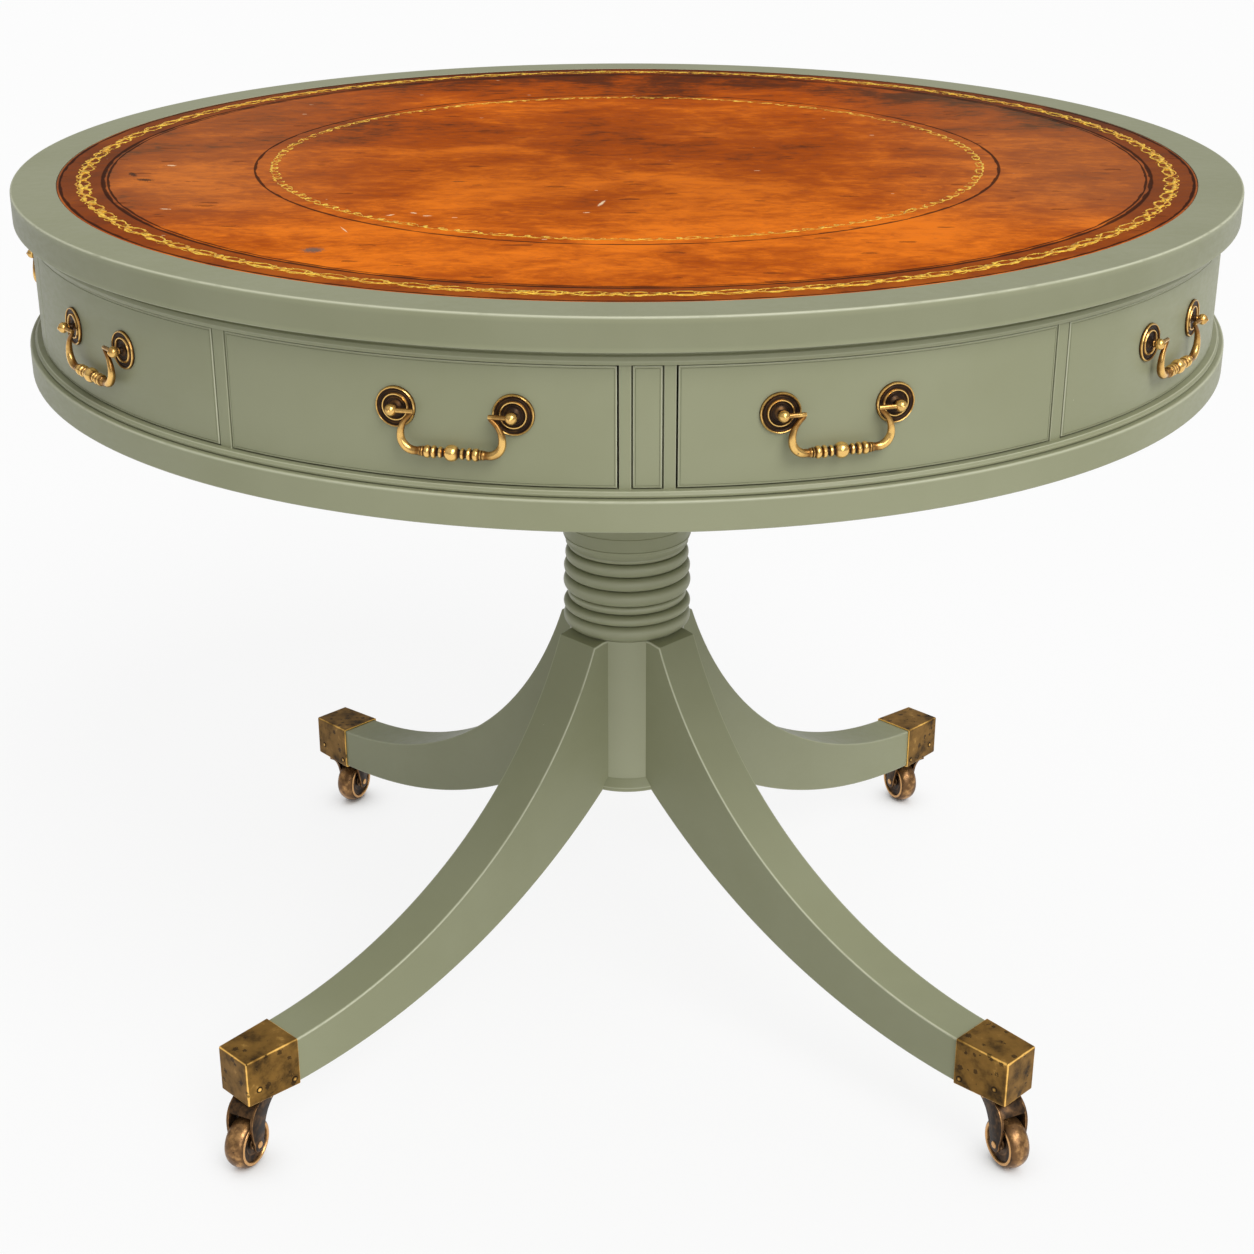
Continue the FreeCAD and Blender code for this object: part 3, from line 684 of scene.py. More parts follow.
def fleck_group() -> bpy.types.NodeTree:
    """Small scattered flecks: nicks in paint, spots on brass, scuffs on leather.

    Returns:
        The group.
    """
    group = MaskGroup("flecks", scale=60.0, stretch=1.0, size=0.08, share=0.3)
    scale = group.value("scale")
    stretch = group.wire("ShaderNodeCombineXYZ", {0: group.value("stretch"), 1: 1.0, 2: 1.0})
    place = group.wire("ShaderNodeVectorMath", {0: group.place(), 1: stretch}, operation="MULTIPLY")
    distance, colour = group.wires("ShaderNodeTexVoronoi", {"Vector": place, "Scale": scale})[:2]
    pick, pick_size, _ = group.wires("ShaderNodeSeparateColor", {0: colour})
    size = group.value("size") * pick_size
    ragged = (group.noise(place, scale * 7.0, 2.0, 0.5) - 0.5) * size
    near = (ragged * 2.0 + distance) < size
    return group.finish((pick < group.value("share")) * near)


def tooled_line_group() -> bpy.types.NodeTree:
    """A dark line tooled round the leather at one radius, a little uneven.

    Returns:
        The group.
    """
    group = MaskGroup("tooled_line", radius=0.4, half_width=0.001)
    place = group.place()
    cloud = group.noise(place, 38.0, 3.0, 0.5)
    stray = (cloud - 0.5) * 0.0022
    away = (group.from_axis(place) + stray - group.value("radius")).math("ABSOLUTE")
    width = group.value("half_width") * cloud.span(0.3, 0.65, 0.55, 1.25)
    return group.finish((away / width).span(1.25, 0.6))


def mark_group() -> bpy.types.NodeTree:
    """One small lengthwise mark on the table's top: a nick, a smear or a scratch.

    Returns:
        The group.
    """
    group = MaskGroup("mark", x=0.0, y=0.0, length=0.01, width=0.002, turn=0.0)
    place = group.place()
    centre = group.wire("ShaderNodeCombineXYZ", {0: group.value("x"), 1: group.value("y")})
    away = group.wire("ShaderNodeVectorMath", {0: place, 1: centre}, operation="SUBTRACT")
    aligned = group.wire("ShaderNodeVectorRotate", {
        "Vector": away, "Angle": group.value("turn") * -1.0}, rotation_type="Z_AXIS")
    along, across, _ = group.wires("ShaderNodeSeparateXYZ", {0: aligned})
    along, across = along / group.value("length"), across / group.value("width")
    reach = (along * along + across * across).math("SQRT")
    ragged = group.noise(place, 620.0, 4.0, 0.7)
    return group.finish((reach + ragged * 1.3).span(1.2, 0.9))


class Groups:
    """The node groups that several finishes share."""

    def __init__(self) -> None:
        """Builds each group once."""
        self.wear_and_highlight = wear_and_highlight_group()
        self.flecks = fleck_group()
        self.tooled_line = tooled_line_group()
        self.mark = mark_group()


class Surface(ShaderTree):
    """A material's tree round one Principled shader."""

    def __init__(self, name: str) -> None:
        """Starts the material.

        Args:
            name: The material's name.
        """
        self.material = bpy.data.materials.new(name)
        self.material.use_nodes = True
        super().__init__(self.material.node_tree)
        self.shader = self.add("ShaderNodeBsdfPrincipled")
        self.add("ShaderNodeOutputMaterial", {0: Wire(self, self.shader.outputs[0])})

    def finish(self, colour: Wire, roughness: Wire, relief: Wire, depth: float, specular: float = 0.5,
               metallic: float = 0.0) -> bpy.types.Material:
        """Joins the shader to what a finish worked out.

        Args:
            colour: The base colour.
            roughness: The roughness.
            relief: The height of its relief.
            depth: The real depth of that relief in metres.
            specular: The strength of its reflections.
            metallic: How metallic it is.

        Returns:
            The material.
        """
        normal = self.wire("ShaderNodeBump", {"Height": relief, "Distance": depth})
        for name, wire in (("Base Color", colour), ("Roughness", roughness), ("Normal", normal)):
            self.tree.links.new(wire.socket, self.shader.inputs[name])
        self.shader.inputs["Specular IOR Level"].default_value = specular
        self.shader.inputs["Metallic"].default_value = metallic
        return self.material


@dataclass(frozen=True)
class PaintFinish:
    """Satin grey-green paint, paler where its edges are worn and where highlights are painted, darker where
    shade is painted in its grooves and on the rim's face.
    """

    body: Colour = (145, 147, 118)
    shade: Colour = (140, 142, 112)
    # The pale colour of worn edges and of painted highlights.
    edge: Colour = (212, 213, 188)
    nick: Colour = (206, 205, 178)
    # Colour of the painted shade in grooves, scribed lines and on the rim's face.
    grime: Colour = (58, 58, 42)
    wear_share: float = 0.8

    def build(self, groups: Groups) -> bpy.types.Material:
        """Builds the material.

        Args:
            groups: The shared node groups.

        Returns:
            The material.
        """
        surface = Surface("grey_green_paint")
        colour = surface.noise(surface.coordinates(), 7.0, 4.0).span(0.35, 0.68).mix(self.body, self.shade)
        # Pale mix: worn edges together with painted highlights on arrises and ring crowns, and painted
        # light on the column's post.
        colour = (surface.grouped(groups.wear_and_highlight) * self.wear_share).mix(colour, self.edge)
        # Wear below zero mixes in the painted shade.
        colour = surface.wear().math("MULTIPLY", -1.0, clamp=True).mix(colour, self.grime)
        colour = surface.grouped(groups.flecks, scale=40.0, size=0.025, share=0.09).mix(colour, self.nick)
        brushed = surface.noise(surface.coordinates((1, 1, 3)), 110.0, 4.0, 0.6)
        return surface.finish(colour, brushed.span(0.3, 0.7, 0.4, 0.48), brushed, 0.00002, specular=0.32)


@dataclass(frozen=True)
class Mark:
    """A mark on the leather: its place and half sizes in metres, its turn in degrees."""

    x: float
    y: float
    length: float
    width: float
    turn: float

    def mask(self, surface: Surface, groups: Groups) -> Wire:
        """Where this mark lies on a surface."""
        return surface.grouped(groups.mark, **(asdict(self) | {"turn": math.radians(self.turn)}))


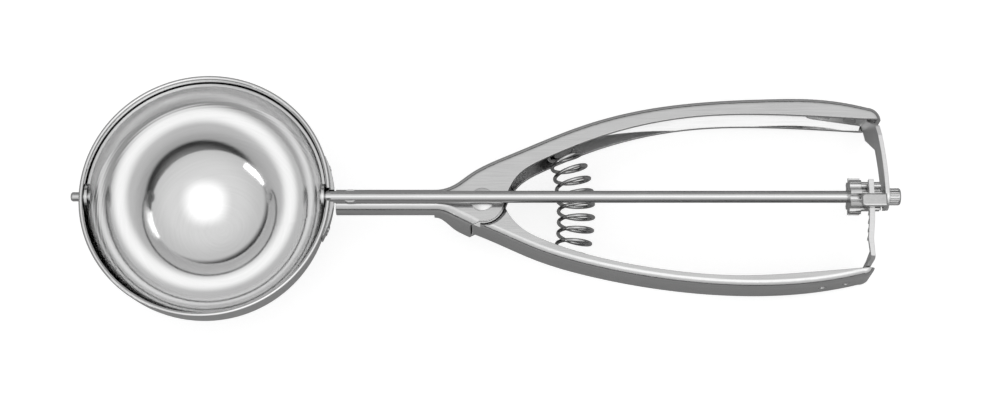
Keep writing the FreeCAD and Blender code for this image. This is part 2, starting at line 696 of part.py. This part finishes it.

**WHAT IS EXPECTED**
Return what is listed above, exactly and completely.

**REPLY**
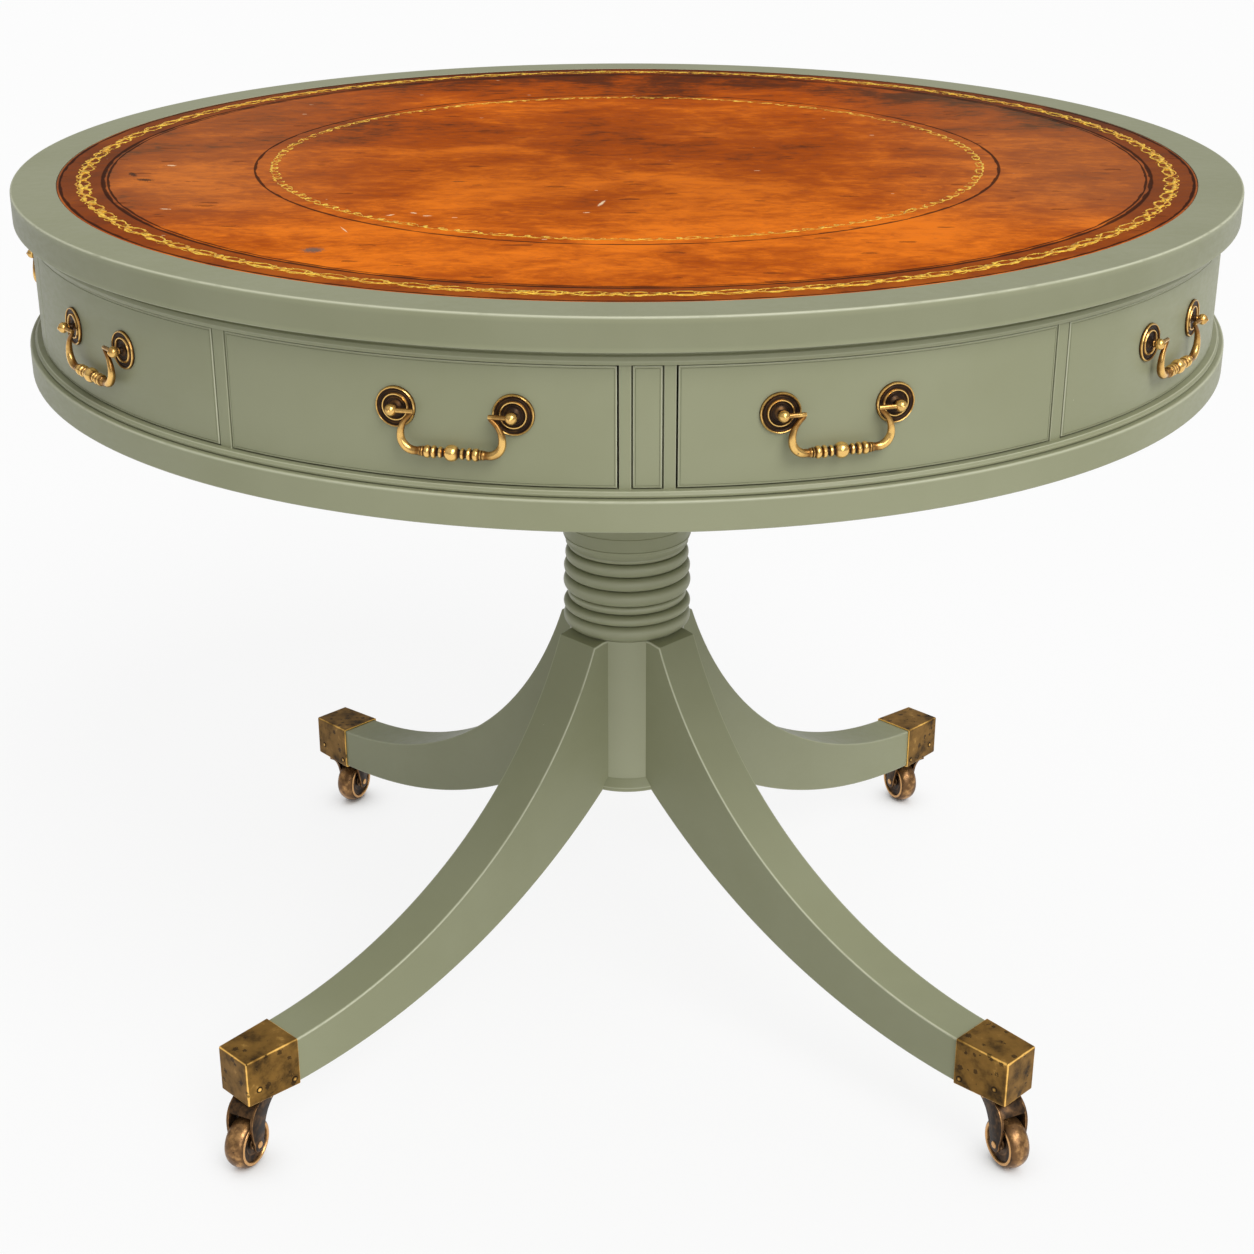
Continue the FreeCAD and Blender code for this object: part 3, from line 684 of scene.py. More parts follow.
def fleck_group() -> bpy.types.NodeTree:
    """Small scattered flecks: nicks in paint, spots on brass, scuffs on leather.

    Returns:
        The group.
    """
    group = MaskGroup("flecks", scale=60.0, stretch=1.0, size=0.08, share=0.3)
    scale = group.value("scale")
    stretch = group.wire("ShaderNodeCombineXYZ", {0: group.value("stretch"), 1: 1.0, 2: 1.0})
    place = group.wire("ShaderNodeVectorMath", {0: group.place(), 1: stretch}, operation="MULTIPLY")
    distance, colour = group.wires("ShaderNodeTexVoronoi", {"Vector": place, "Scale": scale})[:2]
    pick, pick_size, _ = group.wires("ShaderNodeSeparateColor", {0: colour})
    size = group.value("size") * pick_size
    ragged = (group.noise(place, scale * 7.0, 2.0, 0.5) - 0.5) * size
    near = (ragged * 2.0 + distance) < size
    return group.finish((pick < group.value("share")) * near)


def tooled_line_group() -> bpy.types.NodeTree:
    """A dark line tooled round the leather at one radius, a little uneven.

    Returns:
        The group.
    """
    group = MaskGroup("tooled_line", radius=0.4, half_width=0.001)
    place = group.place()
    cloud = group.noise(place, 38.0, 3.0, 0.5)
    stray = (cloud - 0.5) * 0.0022
    away = (group.from_axis(place) + stray - group.value("radius")).math("ABSOLUTE")
    width = group.value("half_width") * cloud.span(0.3, 0.65, 0.55, 1.25)
    return group.finish((away / width).span(1.25, 0.6))


def mark_group() -> bpy.types.NodeTree:
    """One small lengthwise mark on the table's top: a nick, a smear or a scratch.

    Returns:
        The group.
    """
    group = MaskGroup("mark", x=0.0, y=0.0, length=0.01, width=0.002, turn=0.0)
    place = group.place()
    centre = group.wire("ShaderNodeCombineXYZ", {0: group.value("x"), 1: group.value("y")})
    away = group.wire("ShaderNodeVectorMath", {0: place, 1: centre}, operation="SUBTRACT")
    aligned = group.wire("ShaderNodeVectorRotate", {
        "Vector": away, "Angle": group.value("turn") * -1.0}, rotation_type="Z_AXIS")
    along, across, _ = group.wires("ShaderNodeSeparateXYZ", {0: aligned})
    along, across = along / group.value("length"), across / group.value("width")
    reach = (along * along + across * across).math("SQRT")
    ragged = group.noise(place, 620.0, 4.0, 0.7)
    return group.finish((reach + ragged * 1.3).span(1.2, 0.9))


class Groups:
    """The node groups that several finishes share."""

    def __init__(self) -> None:
        """Builds each group once."""
        self.wear_and_highlight = wear_and_highlight_group()
        self.flecks = fleck_group()
        self.tooled_line = tooled_line_group()
        self.mark = mark_group()


class Surface(ShaderTree):
    """A material's tree round one Principled shader."""

    def __init__(self, name: str) -> None:
        """Starts the material.

        Args:
            name: The material's name.
        """
        self.material = bpy.data.materials.new(name)
        self.material.use_nodes = True
        super().__init__(self.material.node_tree)
        self.shader = self.add("ShaderNodeBsdfPrincipled")
        self.add("ShaderNodeOutputMaterial", {0: Wire(self, self.shader.outputs[0])})

    def finish(self, colour: Wire, roughness: Wire, relief: Wire, depth: float, specular: float = 0.5,
               metallic: float = 0.0) -> bpy.types.Material:
        """Joins the shader to what a finish worked out.

        Args:
            colour: The base colour.
            roughness: The roughness.
            relief: The height of its relief.
            depth: The real depth of that relief in metres.
            specular: The strength of its reflections.
            metallic: How metallic it is.

        Returns:
            The material.
        """
        normal = self.wire("ShaderNodeBump", {"Height": relief, "Distance": depth})
        for name, wire in (("Base Color", colour), ("Roughness", roughness), ("Normal", normal)):
            self.tree.links.new(wire.socket, self.shader.inputs[name])
        self.shader.inputs["Specular IOR Level"].default_value = specular
        self.shader.inputs["Metallic"].default_value = metallic
        return self.material


@dataclass(frozen=True)
class PaintFinish:
    """Satin grey-green paint, paler where its edges are worn and where highlights are painted, darker where
    shade is painted in its grooves and on the rim's face.
    """

    body: Colour = (145, 147, 118)
    shade: Colour = (140, 142, 112)
    # The pale colour of worn edges and of painted highlights.
    edge: Colour = (212, 213, 188)
    nick: Colour = (206, 205, 178)
    # Colour of the painted shade in grooves, scribed lines and on the rim's face.
    grime: Colour = (58, 58, 42)
    wear_share: float = 0.8

    def build(self, groups: Groups) -> bpy.types.Material:
        """Builds the material.

        Args:
            groups: The shared node groups.

        Returns:
            The material.
        """
        surface = Surface("grey_green_paint")
        colour = surface.noise(surface.coordinates(), 7.0, 4.0).span(0.35, 0.68).mix(self.body, self.shade)
        # Pale mix: worn edges together with painted highlights on arrises and ring crowns, and painted
        # light on the column's post.
        colour = (surface.grouped(groups.wear_and_highlight) * self.wear_share).mix(colour, self.edge)
        # Wear below zero mixes in the painted shade.
        colour = surface.wear().math("MULTIPLY", -1.0, clamp=True).mix(colour, self.grime)
        colour = surface.grouped(groups.flecks, scale=40.0, size=0.025, share=0.09).mix(colour, self.nick)
        brushed = surface.noise(surface.coordinates((1, 1, 3)), 110.0, 4.0, 0.6)
        return surface.finish(colour, brushed.span(0.3, 0.7, 0.4, 0.48), brushed, 0.00002, specular=0.32)


@dataclass(frozen=True)
class Mark:
    """A mark on the leather: its place and half sizes in metres, its turn in degrees."""

    x: float
    y: float
    length: float
    width: float
    turn: float

    def mask(self, surface: Surface, groups: Groups) -> Wire:
        """Where this mark lies on a surface."""
        return surface.grouped(groups.mark, **(asdict(self) | {"turn": math.radians(self.turn)}))


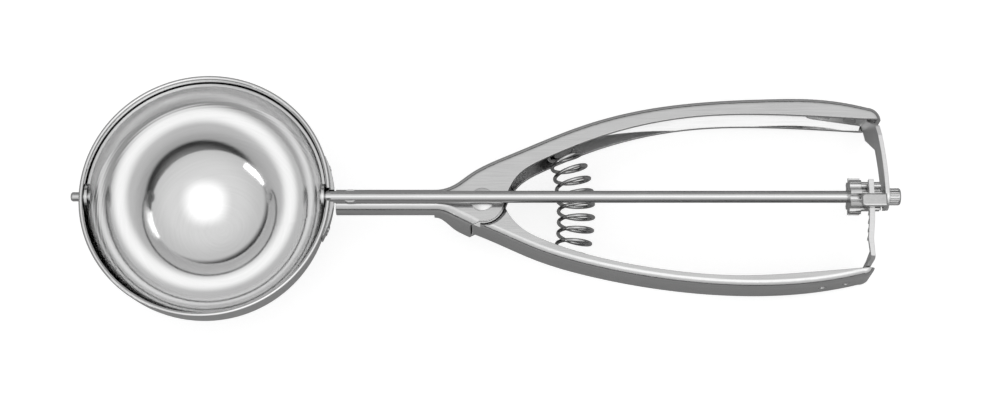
Keep writing the FreeCAD and Blender code for this image. This is part 2, starting at line 696 of part.py. This part finishes it.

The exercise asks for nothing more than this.